This is certainly one of the stranger ways of assessing headphones and speakers that I've seen.
It was deliberately done not so much for headphones, but because my near-field speaker setup is a binaural system that uses passive XTC (cross-talk cancellation, in this case via head shadowing). As with conventional XTC, there is inherent coloration due to the fact that there is some form of filtering in place. Here, below 1 kHz where head shadowing is effective, both ears hear both speakers. However, above that, the contralateral speaker is no longer audible. Given the speakers have separate terminals, it was easy enough to demonstrate. The woofers don't show much interaural level differences between each ear. Pretty much what one would expect due to normal head diffraction. But the response of the tweeter is noticeably attenuated. This leads to an issue that its artificially imposing my own HRTF on the speakers response, which makes it sound dull and recessed.
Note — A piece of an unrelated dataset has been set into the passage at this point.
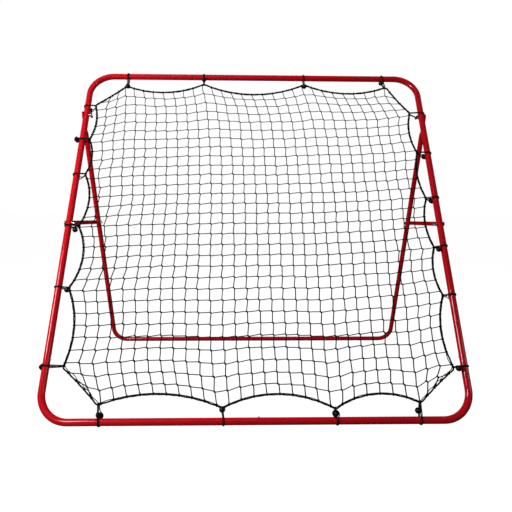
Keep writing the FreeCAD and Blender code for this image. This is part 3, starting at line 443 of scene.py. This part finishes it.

Using music was not terribly effective due to perceptual biases of ones expectations. I couldn't get close enough to actually get a consistent pattern in the measurements to see what corrections were needed. But, with normal non-musical sounds the coloration was much easier to hear. Once I had a rough response, semi-anechoic measurements of the speakers combined with some estimates of my own HRTFs allowed me to finally pin down what the target response needed to be. There is still some residual coloration in the crossover region between the woofers and the tweeter, but this, surprisingly, is not really audible when listening to music. Its only non-musical content that has spectra within that region that it becomes apparent that there is still some slight coloration. As far as the imaging goes, if I use ambisonic or binaural content that also has conventional stereo provided (quick example with synthesized instruments and choral vocals:
MIR Pro 3D Binaural "Sonic Explorations"), the imaging between the speakers and the headphones becomes essentially verbatim. This, of course, requires listening about 45 degrees off-axis with a wide dispersion pattern speaker in the direct sound field to work or diffraction again becomes an issue, and even then I had to also take semi-anechoic measurements since I have to also correct for the off-axis response of the speakers. Surprisingly, even though the null is fairly shallow at around 8 dB or so, it still works reliably, but I had to establish an RFZ to ensure the reflections did not interfere. I did take some additional measurements using a mockup head form as well as some crude measurements at each ear opening using an iMM-6, and there is at least reasonable agreement with the measurements and the respective corrections in the target response. Still, the sound shows why XTC has been pursued. It works really, really well providing immersive imaging that even exceeds headphone listening. But, its also quite sensitive, and requires substantial investment in setup to get optimal results. In the end, multi-channel will probably be more optimal for most listening setups once some form of upmixing or new format is fully adopted in the future. It's more flexible with respect to the room and listening position. XTC setups are still very much a single-user affair, and professional implementations like the BACCH system do require head tracking for conventional setups.
But, getting back to the use of unconventional means, its because that was all I had to start with. You can't get somewhere without first finding a way to actually get there...